__Objective__: Write out the whole listing again, exactly.

__Source data__:
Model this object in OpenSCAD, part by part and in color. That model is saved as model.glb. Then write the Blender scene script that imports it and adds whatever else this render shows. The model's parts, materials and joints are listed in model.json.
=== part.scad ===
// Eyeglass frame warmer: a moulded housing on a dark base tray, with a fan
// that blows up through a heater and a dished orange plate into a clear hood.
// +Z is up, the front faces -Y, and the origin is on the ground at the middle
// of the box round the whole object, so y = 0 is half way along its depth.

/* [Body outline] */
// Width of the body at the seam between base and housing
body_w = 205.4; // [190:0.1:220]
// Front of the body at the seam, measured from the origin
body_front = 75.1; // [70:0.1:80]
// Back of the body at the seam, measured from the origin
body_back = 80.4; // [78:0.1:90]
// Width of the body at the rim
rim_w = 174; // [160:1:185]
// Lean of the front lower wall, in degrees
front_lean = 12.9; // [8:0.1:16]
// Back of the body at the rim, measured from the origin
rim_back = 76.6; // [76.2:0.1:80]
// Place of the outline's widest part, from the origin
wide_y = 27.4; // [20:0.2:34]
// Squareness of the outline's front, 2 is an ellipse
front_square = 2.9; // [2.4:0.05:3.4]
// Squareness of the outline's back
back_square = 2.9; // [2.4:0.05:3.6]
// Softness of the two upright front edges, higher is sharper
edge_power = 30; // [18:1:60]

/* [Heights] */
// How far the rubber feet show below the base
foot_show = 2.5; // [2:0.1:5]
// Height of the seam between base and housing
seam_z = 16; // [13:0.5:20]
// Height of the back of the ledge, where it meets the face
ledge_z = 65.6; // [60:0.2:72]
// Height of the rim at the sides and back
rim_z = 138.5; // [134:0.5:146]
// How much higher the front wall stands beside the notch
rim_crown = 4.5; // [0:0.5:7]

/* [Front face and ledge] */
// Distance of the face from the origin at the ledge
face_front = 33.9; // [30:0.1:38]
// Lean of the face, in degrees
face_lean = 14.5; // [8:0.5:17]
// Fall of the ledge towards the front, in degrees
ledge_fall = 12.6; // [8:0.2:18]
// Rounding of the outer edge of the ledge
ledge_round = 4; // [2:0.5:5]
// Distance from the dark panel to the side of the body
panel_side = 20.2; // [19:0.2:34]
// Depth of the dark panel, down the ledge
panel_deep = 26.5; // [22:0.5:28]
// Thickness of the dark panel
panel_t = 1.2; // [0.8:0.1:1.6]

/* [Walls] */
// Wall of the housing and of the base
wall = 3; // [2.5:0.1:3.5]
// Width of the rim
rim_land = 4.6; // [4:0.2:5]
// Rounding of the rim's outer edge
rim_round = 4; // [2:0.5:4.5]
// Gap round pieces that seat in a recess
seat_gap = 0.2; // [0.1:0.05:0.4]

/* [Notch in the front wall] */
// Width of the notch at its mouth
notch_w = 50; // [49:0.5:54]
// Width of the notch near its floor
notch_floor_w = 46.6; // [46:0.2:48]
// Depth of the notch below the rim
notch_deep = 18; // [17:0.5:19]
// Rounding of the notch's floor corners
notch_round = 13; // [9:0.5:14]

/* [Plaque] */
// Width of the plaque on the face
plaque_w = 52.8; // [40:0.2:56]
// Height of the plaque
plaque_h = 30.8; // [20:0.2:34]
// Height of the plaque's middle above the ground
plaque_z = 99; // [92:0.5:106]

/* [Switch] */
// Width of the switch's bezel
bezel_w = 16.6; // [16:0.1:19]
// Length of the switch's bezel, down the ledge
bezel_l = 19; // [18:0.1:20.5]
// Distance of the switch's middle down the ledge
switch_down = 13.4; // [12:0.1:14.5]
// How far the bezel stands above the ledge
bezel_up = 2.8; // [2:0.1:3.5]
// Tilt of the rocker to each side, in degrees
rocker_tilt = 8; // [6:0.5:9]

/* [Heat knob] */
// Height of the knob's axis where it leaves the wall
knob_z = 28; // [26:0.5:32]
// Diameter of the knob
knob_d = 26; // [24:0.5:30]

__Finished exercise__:
Model this object in OpenSCAD, part by part and in color. That model is saved as model.glb. Then write the Blender scene script that imports it and adds whatever else this render shows. The model's parts, materials and joints are listed in model.json.
=== part.scad ===
// Eyeglass frame warmer: a moulded housing on a dark base tray, with a fan
// that blows up through a heater and a dished orange plate into a clear hood.
// +Z is up, the front faces -Y, and the origin is on the ground at the middle
// of the box round the whole object, so y = 0 is half way along its depth.

/* [Body outline] */
// Width of the body at the seam between base and housing
body_w = 205.4; // [190:0.1:220]
// Front of the body at the seam, measured from the origin
body_front = 75.1; // [70:0.1:80]
// Back of the body at the seam, measured from the origin
body_back = 80.4; // [78:0.1:90]
// Width of the body at the rim
rim_w = 174; // [160:1:185]
// Lean of the front lower wall, in degrees
front_lean = 12.9; // [8:0.1:16]
// Back of the body at the rim, measured from the origin
rim_back = 76.6; // [76.2:0.1:80]
// Place of the outline's widest part, from the origin
wide_y = 27.4; // [20:0.2:34]
// Squareness of the outline's front, 2 is an ellipse
front_square = 2.9; // [2.4:0.05:3.4]
// Squareness of the outline's back
back_square = 2.9; // [2.4:0.05:3.6]
// Softness of the two upright front edges, higher is sharper
edge_power = 30; // [18:1:60]

/* [Heights] */
// How far the rubber feet show below the base
foot_show = 2.5; // [2:0.1:5]
// Height of the seam between base and housing
seam_z = 16; // [13:0.5:20]
// Height of the back of the ledge, where it meets the face
ledge_z = 65.6; // [60:0.2:72]
// Height of the rim at the sides and back
rim_z = 138.5; // [134:0.5:146]
// How much higher the front wall stands beside the notch
rim_crown = 4.5; // [0:0.5:7]

/* [Front face and ledge] */
// Distance of the face from the origin at the ledge
face_front = 33.9; // [30:0.1:38]
// Lean of the face, in degrees
face_lean = 14.5; // [8:0.5:17]
// Fall of the ledge towards the front, in degrees
ledge_fall = 12.6; // [8:0.2:18]
// Rounding of the outer edge of the ledge
ledge_round = 4; // [2:0.5:5]
// Distance from the dark panel to the side of the body
panel_side = 20.2; // [19:0.2:34]
// Depth of the dark panel, down the ledge
panel_deep = 26.5; // [22:0.5:28]
// Thickness of the dark panel
panel_t = 1.2; // [0.8:0.1:1.6]

/* [Walls] */
// Wall of the housing and of the base
wall = 3; // [2.5:0.1:3.5]
// Width of the rim
rim_land = 4.6; // [4:0.2:5]
// Rounding of the rim's outer edge
rim_round = 4; // [2:0.5:4.5]
// Gap round pieces that seat in a recess
seat_gap = 0.2; // [0.1:0.05:0.4]

/* [Notch in the front wall] */
// Width of the notch at its mouth
notch_w = 50; // [49:0.5:54]
// Width of the notch near its floor
notch_floor_w = 46.6; // [46:0.2:48]
// Depth of the notch below the rim
notch_deep = 18; // [17:0.5:19]
// Rounding of the notch's floor corners
notch_round = 13; // [9:0.5:14]

/* [Plaque] */
// Width of the plaque on the face
plaque_w = 52.8; // [40:0.2:56]
// Height of the plaque
plaque_h = 30.8; // [20:0.2:34]
// Height of the plaque's middle above the ground
plaque_z = 99; // [92:0.5:106]

/* [Switch] */
// Width of the switch's bezel
bezel_w = 16.6; // [16:0.1:19]
// Length of the switch's bezel, down the ledge
bezel_l = 19; // [18:0.1:20.5]
// Distance of the switch's middle down the ledge
switch_down = 13.4; // [12:0.1:14.5]
// How far the bezel stands above the ledge
bezel_up = 2.8; // [2:0.1:3.5]
// Tilt of the rocker to each side, in degrees
rocker_tilt = 8; // [6:0.5:9]

/* [Heat knob] */
// Height of the knob's axis where it leaves the wall
knob_z = 28; // [26:0.5:32]
// Diameter of the knob
knob_d = 26; // [24:0.5:30]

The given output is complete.